## Your goal
Up to and including the line with "TWIG_ROUGHNESS = (0.65, 0.90)", reproduce the listing below exactly, beginning at its first line.

====

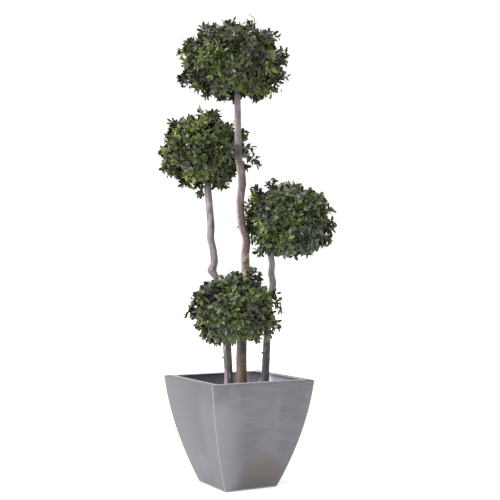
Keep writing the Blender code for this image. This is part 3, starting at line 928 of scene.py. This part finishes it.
LAST_LEAF_SHARE = 0.78
TO_LIGHT = Vector((0, 0, 0.5))
INNER_SPRAYS = 90
INNER_SHARE = (0.55, 0.74)
INNER_SPREAD = 0.192
STRAY_SPRIGS = 9
STRAY_REACH = (1.06, 1.18)
GOLDEN_TURN = math.pi * (3 - math.sqrt(5))
STEM_MARGIN = 0.05
STEM_RING_STEP = 4

# A leaf's outline: shares of its length and of its half width, from root to tip
LEAF_STATIONS = ((0.26, 0.62), (0.58, 1.00), (0.86, 0.66))

# Leaf tones: deep, dark, mid, fresh, lime and greyed green, and the tones that mix with each
LEAF_TONES = (
    (0.032, 0.034, 0.025),
    (0.040, 0.050, 0.024),
    (0.053, 0.072, 0.021),
    (0.081, 0.107, 0.024),
    (0.119, 0.148, 0.032),
    (0.070, 0.088, 0.066),
)
DARK = 1
LIME = 4
LEAF_MIXES = (
    (0, 0, 0, 1), (1, 1, 1, 0, 2), (2, 2, 2, 1, 3), (3, 3, 3, 2, 4), (4, 4, 3), (5, 5, 5, 1, 3),
)
LEAF_ROUGHNESS = (0.30, 0.48)

# Twig tones: old wood, young wood and dead bleached wood
TWIG_TONES = ((0.110, 0.085, 0.095), (0.120, 0.100, 0.080), (0.300, 0.270, 0.240))
TWIG_ROUGHNESS = (0.65, 0.90)


def outline_reach(crown, direction):
    """Distance from the heart to the ball's outline: squarer than round and wider than tall,
    with its underside hollowed round the bough."""
    level = math.hypot(direction.x, direction.y)
    above = direction.z > 0
    upright = abs(direction.z) / (crown.half_height if above else crown.base)
    power = crown.power_above if above else crown.power_below
    reach = ((level / crown.half_width) ** power + upright**power) ** (-1 / power)
    if direction.z < 0:
        reach *= 1 - BOUGH_HOLLOW * math.exp(-((level * reach / BOUGH_HOLLOW_WIDTH) ** 2))
    return reach


def even_directions(crown, count, chance, wander):
    """Directions from the heart, spread evenly over the ball and each moved a little."""
    for step in range(count):
        up = 1 - (2 * step + 1) / count
        level = math.sqrt(1 - up * up)
        turn = step * GOLDEN_TURN
        stray = Vector([chance.uniform(-wander, wander) for axis in range(3)])
        even = Vector((level * math.cos(turn), level * math.sin(turn), up)) + stray
        even.x *= crown.half_width
        even.y *= crown.half_width
        even.z *= crown.half_height
        yield even.normalized()


def is_fresh(crown, tip):
    """Whether a spray on the ball's front is in one of its patches of fresh growth."""
    across = math.cos(FRONT) * tip.x - math.sin(FRONT) * tip.y
    back = math.sin(FRONT) * tip.x + math.cos(FRONT) * tip.y
    gaps = (math.hypot(across - patch[0], tip.z - patch[1]) for patch in crown.fresh)
    return back < 0 and any(gap < FRESH_REACH for gap in gaps)


def bowed(start, end, sag, steps):
    """Points from start to end, bowed to one side."""
    middle = (start + end) / 2 + sag
    line = []
    for step in range(steps + 1):
        share = step / steps
        line.append(start * (1 - share) ** 2 + middle * 2 * share * (1 - share) + end * share**2)
    return line


class Growth:
    """Corners and faces of one ball's wood, and roots, runs and tones of its leaves."""

    def __init__(self):
        self.corners, self.faces, self.kinds, self.leaves = [], [], [], []

    def wood(self, line, radii, sides, kind):
        """A tapering twig along a line, closed at its tip."""
        first = len(self.corners)
        for index, point in enumerate(line):
            ahead = line[min(index + 1, len(line) - 1)] - line[max(index - 1, 0)]
            if index == 0:
                across = ahead.orthogonal()
            across = (across - ahead * across.dot(ahead) / ahead.length_squared).normalized()
            beside = ahead.cross(across).normalized()
            radius = radii[0] + (radii[1] - radii[0]) * index / (len(line) - 1)
            for side in range(sides):
                angle = math.tau * side / sides
                outward = across * math.cos(angle) + beside * math.sin(angle)
                self.corners.append(point + outward * radius)
        for index in range(len(line) - 1):
            low = first + index * sides
            for side in range(sides):
                beyond = (side + 1) % sides
                self.faces.append((low + side, low + beyond, low + sides + beyond))
                self.faces.append((low + side, low + sides + beyond, low + sides + side))
                self.kinds += [kind, kind]
        last = first + (len(line) - 1) * sides
        for side in range(1, sides - 1):
            self.faces.append((last, last + side, last + side + 1))
            self.kinds.append(kind)

    def leaf(self, root, run, facing, length, tone, chance):
        """A leaf from its root along its run, its upper face turned towards the light."""
        across = facing.cross(run).normalized()
        upper = run.cross(across)
        roll = Matrix.Rotation(chance.gauss(0, LEAF_ROLL), 3, run)
        width, curl, fold = (chance.uniform(*span) for span in (LEAF_WIDTHS, LEAF_CURL, LEAF_FOLD))
        sizes = (length, width, curl, fold, chance.uniform(-LEAF_TWIST, LEAF_TWIST))
        self.leaves.append((*root, *run, *(roll @ across), *(roll @ upper), *sizes, tone))

    def leafy(self, line, count, aim, tone, chance):
        """Leaves set spirally along a shoot past its bare foot, closing up towards the tip."""
        first_turn = chance.uniform(0, math.tau)
        facing = (aim + TO_LIGHT).normalized()
        for number in range(count):
            along = (number + 1) / count
            place = (SHOOT_BARE + (1 - SHOOT_BARE) * along) * (len(line) - 1)
            index = min(int(place), len(line) - 2)
            growth = (line[index + 1] - line[index]).normalized()
            root = line[index].lerp(line[index + 1], place - index)
            closing = along**LEAF_CLOSING
            opening = LEAF_OPENING[0] + (LEAF_OPENING[1] - LEAF_OPENING[0]) * closing
            opening += chance.gauss(0, LEAF_STRAY)
            turn = Matrix.Rotation(first_turn + number * GOLDEN_TURN, 3, growth)
            side = turn @ growth.orthogonal().normalized()
            run = growth * math.cos(opening) + side * math.sin(opening)
            run = (run - Vector((0, 0, LEAF_DROOP * chance.random()))).normalized()
            length = chance.uniform(*LEAF_LENGTHS)
            if number == count - 1:
                length *= LAST_LEAF_SHARE
            shade = chance.choice(LEAF_MIXES[tone])
            self.leaf(root - run * LEAF_ROOT_SUNK, run, facing, length, shade, chance)


def grow(crown, chance, heart, bough_tip, bough_radius):
    """All the wood and leaves of one ball."""
    made = Growth()
    foot = bough_tip + Vector((0, 0, SEAT_GAP))
    bough = bowed(foot, heart, Vector(), BOUGH_STEPS)
    made.wood(bough, (bough_radius, LIMB_RADII[0]), BOUGH_SIDES, OLD_WOOD)
    limb_tips = []
    for direction in even_directions(crown, LIMB_COUNT, chance, 0.0):
        tip = heart + direction * outline_reach(crown, direction) * LIMB_SHARE
        limb = bowed(heart, tip, Vector((0, 0, LIMB_SAG)), TWIG_STEPS)
        made.wood(limb, LIMB_RADII, LIMB_SIDES, OLD_WOOD)
        limb_tips.append(tip)

    # Each spray's tip from the heart, and the spread of its shoots, the shaded inner ones first
    tips = []
    for direction in even_directions(crown, INNER_SPRAYS, chance, SPRAY_WANDER):
        depth = chance.uniform(*INNER_SHARE)
        tips.append((direction * outline_reach(crown, direction) * depth, INNER_SPREAD))
    for direction in even_directions(crown, crown.sprays, chance, SPRAY_WANDER):
        shift = Vector((crown.seed * BALL_NOISE_SHIFT, 0, 0))
        dip = noise.noise(direction * SPRAY_DIP_SCALE + shift)
        depth = (1 - SPRAY_DIP * max(0.0, dip)) * chance.uniform(*SPRAY_SHARE)
        tips.append((direction * outline_reach(crown, direction) * depth, SHOOT_SPREAD))
    tips += [(set_out(across, 0, up), SPRIG_SPREAD) for across, up in crown.sprigs]
    for number in range(STRAY_SPRIGS):
        aim = Vector([chance.gauss(0, 1) for axis in range(3)]).normalized()
        reach = outline_reach(crown, aim) * chance.uniform(*STRAY_REACH)
        tips.append((aim * reach, SPRIG_SPREAD))
    tips += [(set_out(*reaching[:3]), SPRIG_SPREAD) for reaching in crown.reaching]

    bare_twig = [heart + set_out(across, 0, up) for across, up in crown.stray]
    made.wood(bare_twig, STRAY_RADII, TWIG_SIDES, crown.stray_tone)

    for order, (tip, spread) in enumerate(tips):
        tone = chance.choices(range(len(LEAF_TONES)), crown.tones)[0]
        if order < INNER_SPRAYS:
            tone = DARK + order % 2
        elif order >= len(tips) - len(crown.reaching):
            tone = crown.reaching[order - len(tips)][3]
        elif is_fresh(crown, tip):
            tone = LIME
        fork = heart + tip * chance.uniform(*FORK_SHARE)
        limb_tip = min(limb_tips, key=lambda limb: (limb - fork).length)
        sag = Vector([chance.uniform(-TWIG_SAG, TWIG_SAG) for axis in range(3)])
        made.wood(bowed(limb_tip, fork, sag, TWIG_STEPS), TWIG_RADII, TWIG_SIDES, OLD_WOOD)
        for number in range(chance.randint(*SHOOTS)):
            stray = Vector([chance.gauss(0, spread) for axis in range(3)])
            aim = (tip.normalized() + stray).normalized()
            share = 1.0 if number == 0 else chance.uniform(*SHOOT_SHARE)
            end = heart + aim * (tip.length * share - SHOOT_CLIPPED)
            sag = Vector([chance.uniform(-SHOOT_SAG, SHOOT_SAG) for axis in range(3)])
            drop = Vector((0, 0, crown.droop * math.hypot(aim.x, aim.y)))
            line = bowed(fork, end - drop, aim * SHOOT_BOW + sag + drop, TWIG_STEPS)
            made.wood(line, SHOOT_RADII, SHOOT_SIDES, YOUNG_WOOD)
            made.leafy(line, chance.randint(*SHOOT_LEAVES), aim, tone, chance)
    return made


def leaf_mesh(leaves):
    """Corners of all leaves and the faces of one, from the leaves' roots, runs and sizes."""
    root, run, across, upper = (leaves[:, start : start + 3] for start in (0, 3, 6, 9))
    length, width, curl, fold, twist = (leaves[:, [column]] for column in range(12, 17))
    half = length * width / 2
    corners = [root]
    for along, wide in LEAF_STATIONS:
        middle = root + run * length * along - upper * length * curl * along**2
        for side in (-1, 0, 1):
            lift = half * wide * (fold + twist * side) if side else 0
            corners.append(middle + across * half * wide * side + upper * lift)
    corners.append(root + run * length - upper * length * curl)
    faces = [(0, 1, 2), (0, 2, 3)]
    for station in range(len(LEAF_STATIONS) - 1):
        low = 1 + station * 3
        for column in (0, 1):
            a, b, c, d = low + column, low + column + 1, low + column + 3, low + column + 4
            faces += [(a, c, d), (a, d, b)]
    last = 1 + (len(LEAF_STATIONS) - 1) * 3
    tip = last + 3
    faces += [(last, tip, last + 1), (last + 1, tip, last + 2)]
    return np.stack(corners, axis=1), np.array(faces)


def is_off_wood(points):
    """Whether each point is clear of every stem."""
    clear = np.ones(len(points), bool)
    for line, radii in stem_lines.values():
        rings = np.array([list(point) for point in line[:-1:STEM_RING_STEP]])
        thick = np.array(radii[:-1:STEM_RING_STEP])
        low, high = rings.min(0) - STEM_MARGIN, rings.max(0) + STEM_MARGIN
        near = np.nonzero(((points > low) & (points < high)).all(1))[0]
        away = np.linalg.norm(points[near][:, None] - rings[None], axis=2)
        clear[near] &= (away > thick + LEAF_CLEARANCE).all(1)
    return clear


leaf_finishes = [
    uneven_finish(
        f"leaf green {number + 1}", tone, 0.38, LEAF_ROUGHNESS,
        scale=240, detail=3, depth=0.0006, gloss=0.36,
    )
    for number, tone in enumerate(LEAF_TONES)
]
twig_finishes = [
    uneven_finish(
        f"twig {number + 1}", tone, 0.8, TWIG_ROUGHNESS,
        scale=420, detail=4, depth=0.0004, gloss=0.3,
    )
    for number, tone in enumerate(TWIG_TONES)
]

for label, crown in CROWNS.items():
    bough_points, bough_radii = stem_lines[crown.bough]
    heart = set_out(*crown.heart)
    chance = random.Random(crown.seed)
    made = grow(crown, chance, heart, bough_points[-1], bough_radii[-1])
    leaves = np.array(made.leaves)
    corners, faces = leaf_mesh(leaves)
    off_wood = is_off_wood(corners.reshape(-1, 3)).reshape(len(leaves), -1).all(1)
    corners = corners[off_wood]
    count, each = corners.shape[:2]
    every = (faces[None] + each * np.arange(count)[:, None, None]).reshape(-1, 3)
    tones = np.repeat(leaves[off_wood, -1].astype(int), len(faces))
    foliage = joined("leaves_" + label, corners.reshape(-1, 3), every, tones, leaf_finishes)
    corners = np.array([list(corner) for corner in made.corners])
    wood = joined("twigs_" + label, corners, np.array(made.faces), made.kinds, twig_finishes)
    for piece, slot in ((foliage, "foliage"), (wood, "bark")):
        piece.data.shade_smooth()
        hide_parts("crown_" + label)
        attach(piece, "root")


# The sizes. The box round the solids and the box round the dressed plant, set side by side.
boxes = {"cad": cad_box, "visual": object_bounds()}
{name: [list(corner) for corner in box] for name, box in boxes.items()}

====

## Task output
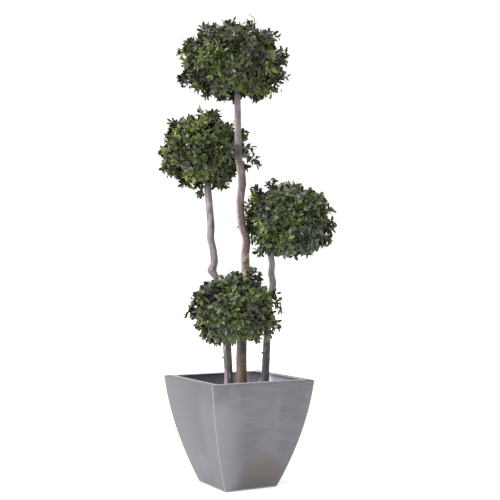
Keep writing the Blender code for this image. This is part 3, starting at line 928 of scene.py. This part finishes it.
LAST_LEAF_SHARE = 0.78
TO_LIGHT = Vector((0, 0, 0.5))
INNER_SPRAYS = 90
INNER_SHARE = (0.55, 0.74)
INNER_SPREAD = 0.192
STRAY_SPRIGS = 9
STRAY_REACH = (1.06, 1.18)
GOLDEN_TURN = math.pi * (3 - math.sqrt(5))
STEM_MARGIN = 0.05
STEM_RING_STEP = 4

# A leaf's outline: shares of its length and of its half width, from root to tip
LEAF_STATIONS = ((0.26, 0.62), (0.58, 1.00), (0.86, 0.66))

# Leaf tones: deep, dark, mid, fresh, lime and greyed green, and the tones that mix with each
LEAF_TONES = (
    (0.032, 0.034, 0.025),
    (0.040, 0.050, 0.024),
    (0.053, 0.072, 0.021),
    (0.081, 0.107, 0.024),
    (0.119, 0.148, 0.032),
    (0.070, 0.088, 0.066),
)
DARK = 1
LIME = 4
LEAF_MIXES = (
    (0, 0, 0, 1), (1, 1, 1, 0, 2), (2, 2, 2, 1, 3), (3, 3, 3, 2, 4), (4, 4, 3), (5, 5, 5, 1, 3),
)
LEAF_ROUGHNESS = (0.30, 0.48)

# Twig tones: old wood, young wood and dead bleached wood
TWIG_TONES = ((0.110, 0.085, 0.095), (0.120, 0.100, 0.080), (0.300, 0.270, 0.240))
TWIG_ROUGHNESS = (0.65, 0.90)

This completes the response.